** begin **

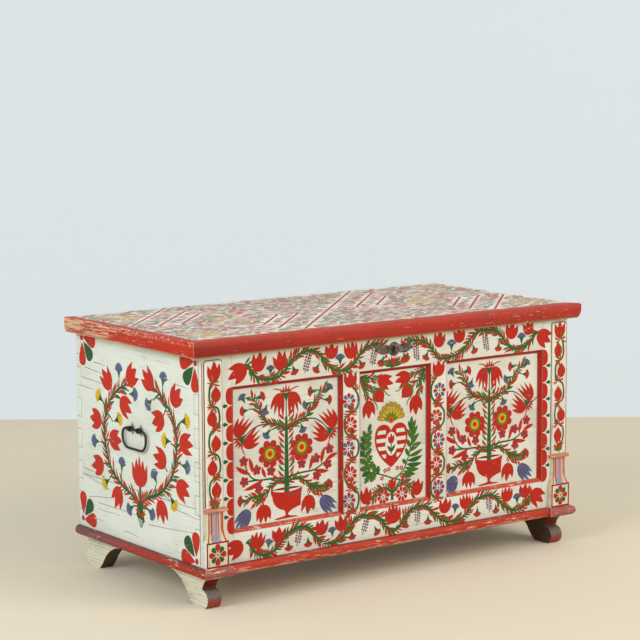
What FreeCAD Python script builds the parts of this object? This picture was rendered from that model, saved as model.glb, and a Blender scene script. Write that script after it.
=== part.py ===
import FreeCAD, Part

import math
import os

# A painted blanket chest: a dovetailed pine box on four bracket feet, with a planted frame,
# fluted corner pilasters, a moulded lid on two strap hinges, two bail handles and a plate lock.
# Millimetres, +Z up, X along the front, and the front faces -Y. The origin is on the floor
# under the middle of the chest.

# Case
case_width = 1180.0
case_depth = 588.0
case_height = 535.0
board_thickness = 22.0
bottom_thickness = 20.0
front_joint_height = 230.0
side_joint_height = 146.0
back_joint_height = 268.0
bottom_plank_count = 3

# Dovetails
tail_count = 6
tail_width = 48.0
first_tail_drop = 49.0
last_tail_rise = 73.5
tail_spread = 4.0

# Planted frame
frame_thickness = 12.0
end_stile_width = 88.0
muntin_width = 52.0
middle_panel_width = 232.0
top_rail_width = 94.0
bottom_rail_width = 80.0
bevel_width = 9.0
bevel_depth = 10.0

# Pilasters
strip_width = 48.0
strip_thickness = 6.0
strip_top_drop = 26.0
strip_arris = 2.0
strip_corner_radius = 6.0
block_width = 64.0
block_height = 63.0
block_projection = 14.0
shaft_projection = 7.0
shaft_height = 72.0
shaft_flare_height = 34.0
flute_count = 3
flute_width = 9.0
flute_floor_width = 5.0
flute_depth = 2.6
flute_pitch = 13.0
flute_foot_margin = 3.0
cap_overhang = 9.0
cap_height = 9.0
cap_projection = 13.0
cap_nose_radius = 3.0

# Lid
lid_side_overhang = 34.0
lid_front_overhang = 20.0
lid_rear_overhang = 2.0
lid_board_thickness = 25.0
lid_plank_count = 3
lid_skirt_drop = 15.0
lid_skirt_clearance = 2.0
lid_curve_height = 24.0
lid_curve_depth = 7.0
lid_arris_radius = 5.0

# Base moulding
base_moulding_projection = 14.0
base_moulding_height = 26.0

# Feet
foot_height = 80.0
foot_thickness = 40.0
foot_inset = 11.0
rear_foot_setback = 12.0
foot_top_setback = -12.0
foot_waist_setback = 25.0
foot_waist_height = 45.0
foot_quirk = 4.0
foot_ball_setback = 1.0
foot_ball_height = 24.0
foot_toe_setback = 15.0
foot_heel_setback = 68.0
foot_knee_run = 29.0
foot_knee_height = 32.0
foot_knee_bow = 2.0
foot_arch_run = 76.0
foot_arch_height = 73.0
foot_arch_bow = 9.0

# Strap hinges
hinge_inset = 190.0
strap_width = 36.0
strap_neck_width = 15.0
strap_thickness = 3.0
strap_tip_radius = 12.0
lid_strap_length = 215.0
case_strap_length = 190.0
knuckle_radius = 6.5
knuckle_clearance = 0.3
hinge_pin_radius = 3.0
hinge_pin_clearance = 0.1
strap_notch_side = 1.0
strap_neck_clearance = 3.0

# Nails
nail_head_half = 4.0
nail_head_height = 2.0
nail_shank_half = 1.5
nail_length = 16.0
nail_clearance = 0.1
nails_per_strap = 4
strap_nail_margin = 16.0
tack_head_half = 2.2
tack_head_height = 1.2
tack_shank_half = 0.9
tack_length = 9.0

# Bail handles
bail_pivot_drop = 232.0
bail_width = 111.5
bail_drop = 49.5
bail_radius = 3.25
bail_side_count = 8
bail_corner_steps = 5
bail_top_corner = 17.0
bail_bottom_corner = 26.0
eye_spacing = 40.0
eye_strip_thickness = 3.0
eye_strip_width = 4.0
eye_clearance = 0.95
eye_leg_half = 2.6
eye_leg_clearance = 0.1
eye_board_gap = 1.6
clinch_length = 16.0
rose_height = 32.0
rose_width = 22.0
rose_thickness = 1.0
bead_radius = 5.2
bead_length = 11.0
bead_gap = 0.8

# Escutcheon and keyhole
keyhole_drop = 43.0
keyhole_radius = 4.5
keyhole_slot_width = 5.0
keyhole_slot_length = 12.0
keyhole_wood_margin = 1.5
escutcheon_drop = 3.0
escutcheon_thickness = 1.2
boss_radius = 18.0
arm_height = 16.0
lobe_half = 12.0
lobe_length = 9.0
lobe_offset = 34.0
tip_radius = 4.5
tip_offset = 56.0
boss_tack_offset = 11.0

# Lock
lock_offset = -6.0
lock_width = 140.0
lock_height = 84.0
lock_top_drop = 7.0
lock_plate_thickness = 2.5
lock_nail_margin = 7.0
bolt_start = -68.0
bolt_end = 22.0
bolt_height = 8.0
bolt_thickness = 6.0
bolt_stand_off = 5.8
bolt_rise = 17.0
talon_width = 12.0
talon_depth = 4.0
guide_offsets = (-57.0, 16.0)
guide_width = 7.0
guide_wall = 3.0
guide_clearance = 0.3
key_bridge_span = 46.0
key_bridge_width = 14.0
key_bridge_wall = 2.5
key_bridge_room = 14.0
key_pin_radius = 3.6
spring_post_radius = 3.0
spring_post_offset = -40.0
spring_tip_offset = -10.0
spring_rise = 5.0
spring_leaf_thickness = 1.2
spring_leaf_width = 5.0
spring_bow = 1.5
spring_clearance = 0.3
hasp_offset = 29.0
hasp_bar_width = 6.0
hasp_leg_thickness = 3.0
hasp_bar_height = 4.0
hasp_clearance = 0.5
hasp_plate_width = 44.0
hasp_plate_length = 40.0
hasp_plate_thickness = 3.0
hasp_nail_margin = 6.0

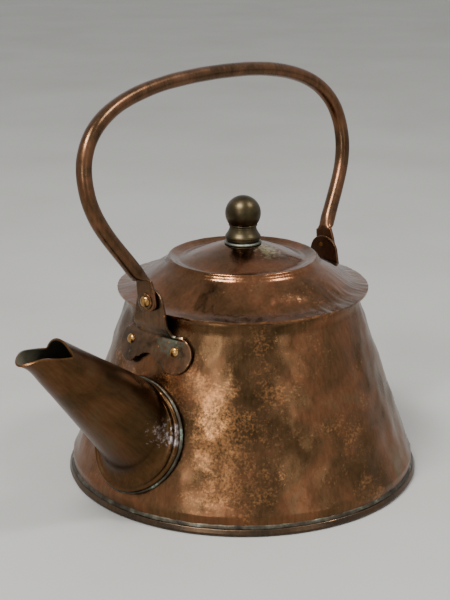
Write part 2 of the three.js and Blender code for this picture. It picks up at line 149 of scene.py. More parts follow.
def fadingBall(material, where, centre, radius):
    # one at a centre in mm, falling to nothing at the radius
    nearby = addNode(material, "ShaderNodeMapping", {
        "Vector": where, "Location": [part * mm for part in centre], "Scale": [radius * mm] * 3},
        vector_type="TEXTURE")
    return addNode(material, "ShaderNodeTexGradient", {"Vector": nearby.outputs["Vector"]},
                   gradient_type="SPHERICAL")


# Plain painted table top: matt, only a little uneven.
def matteTable():
    material, shader = newMaterial("matte_table")
    where = addNode(material, "ShaderNodeTexCoord").outputs["Object"]
    cloud = addNode(material, "ShaderNodeTexNoise", {
        "Vector": where, "Scale": perSize(160), "Detail": 3.0})
    tone = addNode(material, "ShaderNodeValToRGB", {"Fac": cloud.outputs["Fac"]},
                   stops=[(0.3, "#a4a29d"), (0.7, "#abaaa5")])
    material.node_tree.links.new(tone.outputs["Color"], shader.inputs["Base Color"])
    shader.inputs["Roughness"].default_value = 0.9
    shader.inputs["Specular IOR Level"].default_value = 0.2
    return material


# Copper, raised and planished by hammer, then oxidised brown over the years. The oxide film is thin, so the
# sheet still mirrors softly; rubbing and cleaning break it into bright grainy patches of bare copper.
def brownedCopper(name, tones):
    material, shader = newMaterial(name)
    where = addNode(material, "ShaderNodeTexCoord").outputs["Object"]
    film = addNode(material, "ShaderNodeTexNoise", {
        "Vector": where, "Scale": perSize(tones["filmSize"]), "Detail": 5.0, "Roughness": 0.62,
        "Distortion": 0.4})
    filmColour = addNode(material, "ShaderNodeValToRGB", {"Fac": film.outputs["Fac"]}, stops=[
        (0.30, tones["dark"]), (0.46, tones["middle"]), (0.58, tones["warm"]), (0.72, tones["light"])])

    # faint rubbing lines up and down the wall
    stretched = addNode(material, "ShaderNodeMapping", {
        "Vector": where, "Rotation": (0, tones["lean"], 0), "Scale": (1, 1, 16)}, vector_type="TEXTURE")
    lines = addNode(material, "ShaderNodeTexNoise", {
        "Vector": stretched.outputs["Vector"], "Scale": perSize(1.6), "Detail": 3.0, "Roughness": 0.6})
    lineTone = addNode(material, "ShaderNodeValToRGB", {"Fac": lines.outputs["Fac"]},
                       stops=[(0.35, "#c9c4bf"), (0.65, "#ffffff")])
    lined = addNode(material, "ShaderNodeMixRGB", {
        "Fac": 0.55, "Color1": filmColour.outputs["Color"], "Color2": lineTone.outputs["Color"]},
        blend_type="MULTIPLY")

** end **

■ **WHAT THE TASK REQUIRES**: Copy, please, exactly the lines that start at the first line of the data and end at the line containing "tail_spread = 4.0", both kept and no others.

■ **OUTPUT FOR THIS EXERCISE**:
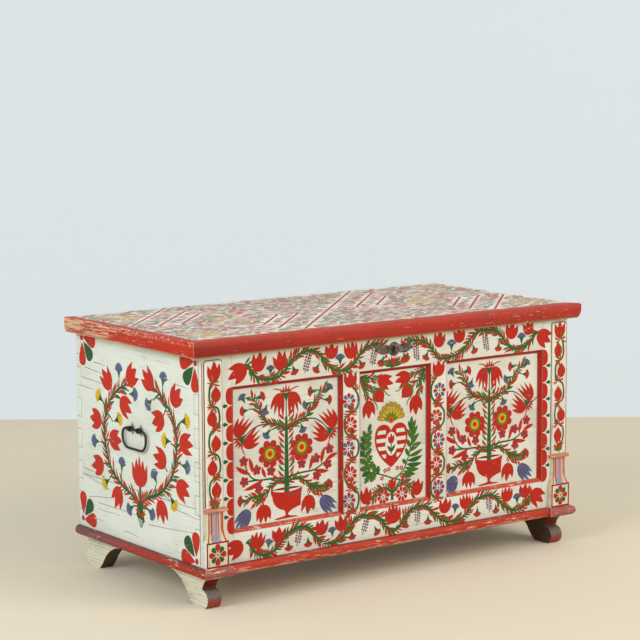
What FreeCAD Python script builds the parts of this object? This picture was rendered from that model, saved as model.glb, and a Blender scene script. Write that script after it.
=== part.py ===
import FreeCAD, Part

import math
import os

# A painted blanket chest: a dovetailed pine box on four bracket feet, with a planted frame,
# fluted corner pilasters, a moulded lid on two strap hinges, two bail handles and a plate lock.
# Millimetres, +Z up, X along the front, and the front faces -Y. The origin is on the floor
# under the middle of the chest.

# Case
case_width = 1180.0
case_depth = 588.0
case_height = 535.0
board_thickness = 22.0
bottom_thickness = 20.0
front_joint_height = 230.0
side_joint_height = 146.0
back_joint_height = 268.0
bottom_plank_count = 3

# Dovetails
tail_count = 6
tail_width = 48.0
first_tail_drop = 49.0
last_tail_rise = 73.5
tail_spread = 4.0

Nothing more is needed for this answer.